Hart should know exactly what Kelly wants out of him, given their time together at Oregon. Fifth-rounders are rarely guaranteed roster spots headed into camp, so Hart will have to lock down a permanent job in the coming weeks. But it would be a surprise if he did not stick. 

Looming question for training camp: What adjustments will be made for year two of the Kelly regime?

This is a more open-ended, intangible inquiry than, say, "How many touches will Darren Sproles see each game?" or "Will Brandon Graham be on the Week 1 roster?" -- both pressing issues, mind you. For the most part, everything was pretty hunky-dory during Kelly's initial go-round. There was the latest Michael Vick injury, of course, but Nick Foles stepped in and threw for 27 touchdowns to just two interceptions while leading Philadelphia to a division title.

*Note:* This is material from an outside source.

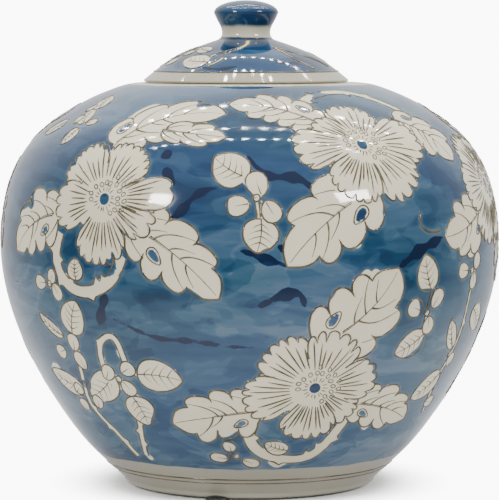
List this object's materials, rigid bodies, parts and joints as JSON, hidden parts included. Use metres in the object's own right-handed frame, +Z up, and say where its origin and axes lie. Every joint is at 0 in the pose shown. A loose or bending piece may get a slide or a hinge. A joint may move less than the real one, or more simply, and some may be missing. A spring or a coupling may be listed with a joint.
{
  "type": "ginger jar",
  "caption": "Round-shouldered porcelain jar painted blue with white blossoms, with a domed lift-off lid and a button knob.",
  "frame": {"origin": "on the jar's axis, at the level of the surface the pads rest on", "axes": "+Z up along the jar's axis, -Y towards the viewer's side, +X to the viewer's right"},
  "size_m": [0.293, 0.293, 0.2842],
  "materials": {
    "painted_porcelain": "glossy clear glaze over underglaze blue wash, with ivory motifs outlined in brown",
    "painted_lid_porcelain": "glossy clear glaze over underglaze blue wash, ivory band at the rim",
    "black_rubber": "matte black"
  },
  "bodies": {
    "jar": {"jar_body": "painted_porcelain", "foot_pad_front": "black_rubber", "foot_pad_right": "black_rubber", "foot_pad_back": "black_rubber"},
    "lid": {"lid": "painted_lid_porcelain"}
  },
  "joints": [
    {"name": "lid_lift", "type": "slide", "parent": "jar", "child": "lid", "axis": [0, 0, 1], "range_m": [0, 0.08]}
  ]
}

The end result of a wild-card loss to New Orleans was a disappointment, but it did little to dampen the Eagles' 7-1 close to the season or their promise for 2014.

The new challenge is similar to what Washington faced headed into last season: repeating success when everyone expects it. Easy to forget given how '13 played out is that the Eagles were 3-5 at the halfway point, after back-to-back losses to Dallas and the Giants in which they scored a combined 10 points. The next week, they hung 49 on Oakland to spark that season-ending run to the division title.

Being the team to beat is a far different animal than being an upstart. More than mere raised expectations led to Washington's quick collapse from the playoffs in 2012 to a three-win squad last season, but the weight of the NFC East crown certainly played its part. How will Foles handle adversity? What will Kelly do if Maclin and Matthews struggle to fill Jackson's shoes? Is the defense capable of improving?

All those questions merely scratch the surface of what's to come.